Quando a pessoa se sente isolada do convívio social, a probabilidade de ela querer melhorar pode ser menor.
Além disso, pode haver uma relação mais fraca entre essas pessoas e a rede de apoio. “Um dos pontos importantes desse documento é chamar atenção para a necessidade de, na consulta, examinar a parte física e sentar com o paciente para entender qual rede vai protegê-lo no caso de ele ter dor no peito de novo, ter um AVC de novo.
Para quem ele vai ligar? O risco de uma complicação em caso de isolamento é muito mais alto. O maior alerta do documento é este: pacientes que já tiveram um evento cardíaco ou cerebral precisam ter uma rede de proteção e apoio muito bem desenhada”, diz Valdigem.

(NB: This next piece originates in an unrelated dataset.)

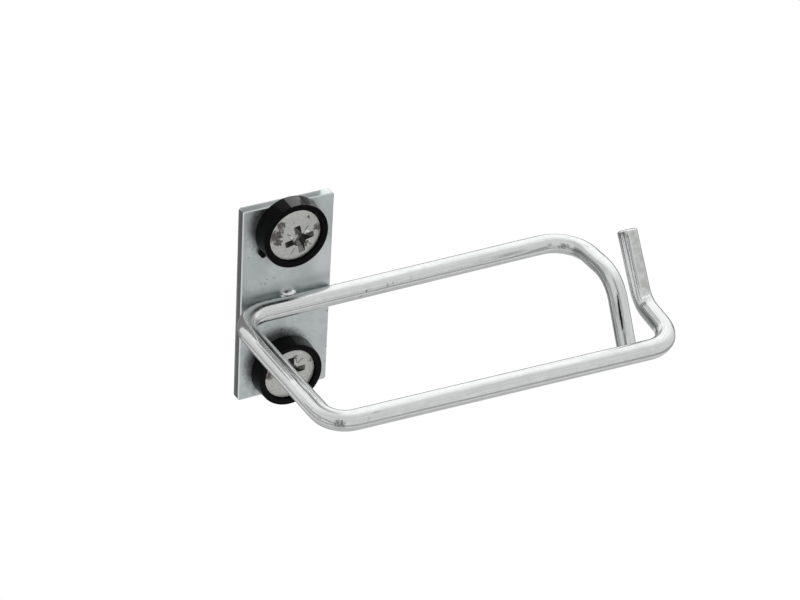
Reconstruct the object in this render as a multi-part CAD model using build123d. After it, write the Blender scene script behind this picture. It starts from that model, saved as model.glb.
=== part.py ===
from build123d import *
import os
from math import cos, radians, sin, tan

# Cable management hook for an equipment rack: a bent wire loop welded to a flat plate, with the two
# countersunk screws and black cup washers that hold the plate. All lengths are in millimetres.
# The back of the plate lies in the plane Y = 0 with its middle at the origin. +Z is up, the loop
# reaches forward along -Y and runs to the right along +X. Angles are in degrees.

# Plate
plate_width = 19.5
plate_height = 43.0
plate_thickness = 2.0
plate_corner_radius = 0.5
plate_edge_break = 0.2
screw_pitch = 31.75

# Wire loop, with bend radii to the middle of the wire
wire_diameter = 4.0
wire_drop = 0.55
wire_end_chamfer = 0.4
loop_width = 80.0
loop_overhang = 4.05
loop_clear_depth = 39.8
front_rail_splay = 2.1
bend_back_left = 6.5
bend_front_left = 5.0
bend_back_right = 7.2
bend_front_right = 5.6

# Free end of the back rail: an arm that comes forward, then a tip that leans forward and down
back_arm_length = 16.5
back_tip_length = 15.5
back_tip_lean = 29.0
bend_back_tip = 7.8

# Free end of the front rail: an arm that goes back, then a tip that leans back and up
front_end_setback = 2.1
front_arm_length = 12.6
front_arm_rise = 9.6
front_tip_length = 14.7
front_tip_lean = 33.0
bend_front_tip = 3.5

# Weld between the wire and the plate
weld_length = 3.9
weld_radius = 1.6
weld_rise = 1.05
weld_side_shift = 0.5
weld_toe = 0.6

# Screws: the thread stands as a plain cylinder of its outer size, behind a thinner neck
screw_diameter = 6.0
screw_length = 10.0
screw_tip_chamfer = 0.8
neck_diameter = 5.35
thread_start_gap = 0.1
head_diameter = 10.8
head_land = 0.35
plate_hole_clearance = 0.3

# Cross recess of the screws, whose wing ends lie on a cone and whose middle is off the screw's axis
recess_span = 6.3
recess_floor_span = 3.0
recess_wing_width = 1.35
recess_core_radius = 1.5
recess_wall_taper = 4.0
recess_depth = 1.9
tick_width = 0.18
tick_depth = 0.12
tick_start = 2.0
tick_length = 1.3
upper_recess_turn = 13.0
upper_recess_place = (1.0, -1.2)
lower_recess_turn = 3.0
lower_recess_place = (0.3, 0.5)

# Cup washers
cup_floor = 0.25
cup_rim_height = 0.65
cup_rim_wall = 1.2
cup_side_clearance = 0.2
cup_bore_clearance = 0.2
cup_taper = 0.2
cup_edge_break = 0.25
gate_diameter = 1.3
gate_length = 1.0
gate_reach = 0.05
upper_gate_turn = 217.0
lower_gate_turn = 140.0

# Places that follow from the sizes
plate_front = -plate_thickness
upper_screw_height = screw_pitch / 2
lower_screw_height = -screw_pitch / 2
head_cone_depth = (head_diameter - screw_diameter) / 2
head_underside = plate_front - cup_floor
neck_start = head_underside + (screw_diameter - neck_diameter) / 2
head_top = head_underside - head_cone_depth - head_land
cup_top = head_top - cup_rim_height
cup_inner_radius = head_diameter / 2 + cup_side_clearance
cup_rim_radius = cup_inner_radius + cup_rim_wall
cup_base_radius = cup_rim_radius + cup_taper
wire_radius = wire_diameter / 2
wire_height = -wire_drop
back_rail_y = plate_front - wire_radius

# Front plane: X to the right, Y up the rack, extrusions go forward
front_plane = Plane.XZ


def turned_on_screw_axis(profile_points):
    """Solid of revolution about the Y axis, from (radius, y) points."""
    profile = make_face(Polyline(*profile_points, close=True))
    return revolve(profile, axis=Axis.Y)


def make_plate():
    outline = RectangleRounded(plate_width, plate_height, plate_corner_radius)
    plate = extrude(front_plane * outline, amount=plate_thickness)
    front_rim = plate.faces().sort_by(Axis.Y)[0].edges()
    plate = chamfer(front_rim, plate_edge_break)
    hole_radius = screw_diameter / 2 + plate_hole_clearance
    for height in (upper_screw_height, lower_screw_height):
        hole = front_plane * Pos(0, height) * Circle(hole_radius)
        plate -= extrude(hole, amount=plate_thickness)
    return plate


def wire_corners():
    """Corners of the wire's middle line, from the tip of the back end to the tip of the front end."""
    left_x = wire_radius - plate_width / 2 - loop_overhang
    back_end_x = left_x + loop_width - wire_diameter
    front_end_x = back_end_x - front_end_setback
    front_left_y = plate_front - loop_clear_depth - wire_radius
    front_right_y = front_left_y - (front_end_x - left_x) * tan(radians(front_rail_splay))
    back_arm_y = back_rail_y - back_arm_length
    back_tip_y = back_arm_y - back_tip_length * sin(radians(back_tip_lean))
    back_tip_z = wire_height - back_tip_length * cos(radians(back_tip_lean))
    front_arm_y = front_right_y + front_arm_length * cos(radians(front_arm_rise))
    front_arm_z = wire_height + front_arm_length * sin(radians(front_arm_rise))
    front_tip_y = front_arm_y + front_tip_length * sin(radians(front_tip_lean))
    front_tip_z = front_arm_z + front_tip_length * cos(radians(front_tip_lean))
    return [
        (back_end_x, back_tip_y, back_tip_z),
        (back_end_x, back_arm_y, wire_height),
        (back_end_x, back_rail_y, wire_height),
        (left_x, back_rail_y, wire_height),
        (left_x, front_left_y, wire_height),
        (front_end_x, front_right_y, wire_height),
        (front_end_x, front_arm_y, front_arm_z),
        (front_end_x, front_tip_y, front_tip_z),
    ]


def make_wire_loop():
    bends = [
        bend_back_tip,
        bend_back_right,
        bend_back_left,
        bend_front_left,
        bend_front_right,
        bend_front_tip,
    ]
    path = FilletPolyline(*wire_corners(), radius=bends)
    section = Plane(origin=path @ 0, z_dir=path % 0) * Circle(wire_radius)
    wire = sweep(section, path=path)
    end_edges = wire.faces().filter_by(GeomType.PLANE).edges()
    return chamfer(end_edges, wire_end_chamfer)


def make_weld_bead():
    """Ball-ended bead in the corner between the plate and the top of the wire."""
    outline = SlotOverall(weld_length, 2 * weld_radius)
    upper_half = outline & Pos(0, weld_radius / 2) * Rectangle(weld_length, weld_radius)
    bead = Pos(weld_side_shift, plate_front, wire_height + weld_rise) * revolve(upper_half, axis=Axis.X)
    wire_axis = Pos(0, back_rail_y, wire_height) * Rot(0, 90, 0)
    bead -= wire_axis * Cylinder(wire_radius, plate_width)
    room_height = weld_rise + weld_radius
    room = Pos(0, plate_front, wire_height + weld_toe) * Box(
        plate_width, wire_diameter, room_height, align=(Align.CENTER, Align.MAX, Align.MIN)
    )
    return bead & room


def make_recess(place, turn):
    """Tapered cross recess with a thin tick between each pair of wings."""
    mouth_plane = front_plane.offset(-head_top)
    cross = Rectangle(recess_span, recess_wing_width) + Rectangle(recess_wing_width, recess_span)
    cross += RegularPolygon(recess_core_radius, 8)
    mouth = mouth_plane * Rot(0, 0, turn) * cross
    wings = extrude(mouth, amount=-recess_depth, taper=recess_wall_taper)
    recess_floor = head_top + recess_depth
    wing_end_cone = turned_on_screw_axis(
        [
            (0, head_top),
            (recess_span / 2, head_top),
            (recess_floor_span / 2, recess_floor),
            (0, recess_floor),
        ]
    )
    recess = wings & wing_end_cone
    tick_outline = Pos(tick_start + tick_length / 2, 0) * Rectangle(tick_length, tick_width)
    for quarter in range(4):
        tick = mouth_plane * Rot(0, 0, turn + 45 + 90 * quarter) * tick_outline
        recess += extrude(tick, amount=-tick_depth)
    return Pos(place[0], 0, place[1]) * recess


def make_screw(height, recess_place, recess_turn):
    tip = head_top + screw_length
    screw = turned_on_screw_axis(
        [
            (0, head_top),
            (head_diameter / 2, head_top),
            (head_diameter / 2, head_top + head_land),
            (neck_diameter / 2, neck_start),
            (neck_diameter / 2, thread_start_gap),
            (screw_diameter / 2, thread_start_gap),
            (screw_diameter / 2, tip - screw_tip_chamfer),
            (screw_diameter / 2 - screw_tip_chamfer, tip),
            (0, tip),
        ]
    )
    screw -= make_recess(recess_place, recess_turn)
    return Pos(0, 0, height) * screw


def make_cup_washer(height, gate_turn):
    """Tapered ring with a conical seat for the screw head and a moulding gate on its foot."""
    bore_radius = screw_diameter / 2 + cup_bore_clearance
    cup = turned_on_screw_axis(
        [
            (bore_radius, plate_front),
            (cup_base_radius, plate_front),
            (cup_rim_radius, cup_top + cup_edge_break),
            (cup_rim_radius - cup_edge_break, cup_top),
            (cup_inner_radius + cup_edge_break, cup_top),
            (cup_inner_radius, cup_top + cup_edge_break),
            (cup_inner_radius, head_top + head_land - cup_side_clearance),
            (bore_radius, head_underside - cup_bore_clearance),
        ]
    )
    foot_plane = front_plane.offset(plate_thickness)
    gate_place = Rot(0, 0, gate_turn) * Pos(cup_base_radius + gate_reach, 0)
    gate = extrude(foot_plane * gate_place * Circle(gate_diameter / 2), amount=gate_length)
    return Pos(0, 0, height) * (cup + gate)


def main():
    nodes = {
        "mounting_plate": make_plate(),
        "wire_loop": make_wire_loop(),
        "weld_bead": make_weld_bead(),
        "upper_screw": make_screw(upper_screw_height, upper_recess_place, upper_recess_turn),
        "lower_screw": make_screw(lower_screw_height, lower_recess_place, lower_recess_turn),
        "upper_cup_washer": make_cup_washer(upper_screw_height, upper_gate_turn),
        "lower_cup_washer": make_cup_washer(lower_screw_height, lower_gate_turn),
    }
    os.makedirs("parts", exist_ok=True)
    for name, shape in nodes.items():
        export_step(shape, f"parts/{name}.step")


main()
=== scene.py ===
from math import cos, pi, radians, sin, sqrt, tan

import bmesh
import bpy
from mathutils import Matrix, Quaternion, Vector, noise


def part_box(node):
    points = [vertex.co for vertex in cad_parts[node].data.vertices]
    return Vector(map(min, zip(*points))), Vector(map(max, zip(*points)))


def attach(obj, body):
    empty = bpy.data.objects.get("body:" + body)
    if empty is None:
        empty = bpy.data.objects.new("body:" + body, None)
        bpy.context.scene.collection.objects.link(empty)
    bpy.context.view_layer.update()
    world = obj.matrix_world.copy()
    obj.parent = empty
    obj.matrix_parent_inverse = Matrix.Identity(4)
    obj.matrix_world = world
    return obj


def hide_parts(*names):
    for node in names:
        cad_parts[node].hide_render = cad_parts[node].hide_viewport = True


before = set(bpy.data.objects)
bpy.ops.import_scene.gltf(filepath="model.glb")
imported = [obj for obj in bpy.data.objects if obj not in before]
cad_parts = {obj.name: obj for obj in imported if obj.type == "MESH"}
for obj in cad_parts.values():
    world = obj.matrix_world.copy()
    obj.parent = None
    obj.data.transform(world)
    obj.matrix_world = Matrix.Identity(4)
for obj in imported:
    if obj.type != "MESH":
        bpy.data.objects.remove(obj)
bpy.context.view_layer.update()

# Lengths are in millimetres until a mesh is made, and angles are in degrees.
MM = 0.001

# Wire loop, as in the solids
WIRE_RADIUS = 2.0
WIRE_DROP = 0.55
LOOP_WIDTH = 80.0
LOOP_OVERHANG = 4.05
LOOP_CLEAR_DEPTH = 39.8
FRONT_RAIL_SPLAY = 2.1
BACK_ARM_LENGTH = 16.5
BACK_TIP_LENGTH = 15.5
BACK_TIP_LEAN = 29.0
FRONT_END_SETBACK = 2.1
FRONT_ARM_LENGTH = 12.6
FRONT_ARM_RISE = 9.6
FRONT_TIP_LENGTH = 14.7
FRONT_TIP_LEAN = 33.0
BENDS = [7.8, 7.2, 6.5, 5.0, 5.6, 6.0]
RING_STEP = 0.26
RING_POINTS = 64
END_ROUNDING = 0.45
BEND_FLATTENING = 0.03

# Marks on the wire. Distances run along the wire from the back tip's end. Angles run around it,
# from the side that faces the camera on the tips.
MM_PER_DEGREE = radians(WIRE_RADIUS)

# Drawing lines are strong here: (start, end, first angle, last angle, fade along the wire)
LINED_ZONES = [
    (-1.0, 27.0, -75.0, -12.0, 3.0),
    (108.0, 137.0, 22.0, 62.0, 3.0),
    (222.5, 237.0, -48.0, 24.0, 1.0),
    (212.0, 221.5, -30.0, 10.0, 1.5),
]
ZONE_SIDE_FADE = 7.0

# How strong lines and hairs are outside those stretches
LINED_ELSEWHERE = 0.12
DARK_HAIRS_ELSEWHERE = 0.03
HAIR_RELIEF_ELSEWHERE = 0.05

# Painted shade on one side of the front tip: (start, end, first angle, last angle)
TIP_SHADE = (224.0, 237.5, 30.0, 120.0)
TIP_SHADE_FADES = (1.0, 8.0)

# Lines: (first angle, first distance, last angle, last distance, width)
LINE_CORE = 0.35
LINE_EDGE = 0.65
LINE_TAPER = 0.35
LINE_TAPER_POWER = 3.0
LINE_END_FADE = 0.4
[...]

Outro ponto do documento, esse ainda com poucas evidências, é a associação entre solidão e isolamento social e demência e deficiência cognitiva. “A pessoa que se sente sozinha geralmente é mais introvertida e tem maior dificuldade de interagir com os outros. Isso limita, no passar da sua vida, o estímulo cognitivo, importante para evitar e retardar o desenvolvimento de algumas demências e perda cognitiva.
Quando você participa de uma atividade em grupo, por exemplo, você enriquece muito mais do ponto de vista cognitivo do que quando fica sentado estudando sozinho”, comenta Lange.
Os pesquisadores também ressaltam que o isolamento social em crianças está associado a fatores de risco cardiovascular, questão que já começa a surgir nos consultórios. “Na minha época de faculdade, doença cardíaca em criança era basicamente doença congênita. Agora é muito mais frequente encontrar pacientes infantis com síndrome metabólica. Hoje, crianças de todas as faixas etárias estão se tornando menos saudáveis”, diz o cardiologista.
Para os médicos, ao focar no impacto dos relacionamentos e na solidão, o documento traz evidências importantes sobre um assunto que ainda é pouco abordado na medicina e dá um passo no movimento de apresentar a saúde não como ausência de doença, mas sim como bem-estar.
Por outro lado, eles lembram que ainda há muito a ser pesquisado e para o assunto ser abordado nas consultas é preciso haver tempo. Em um encontro apressado, não há formação de vínculo e nem a possibilidade de entender como o paciente se sente em relação ao convívio social.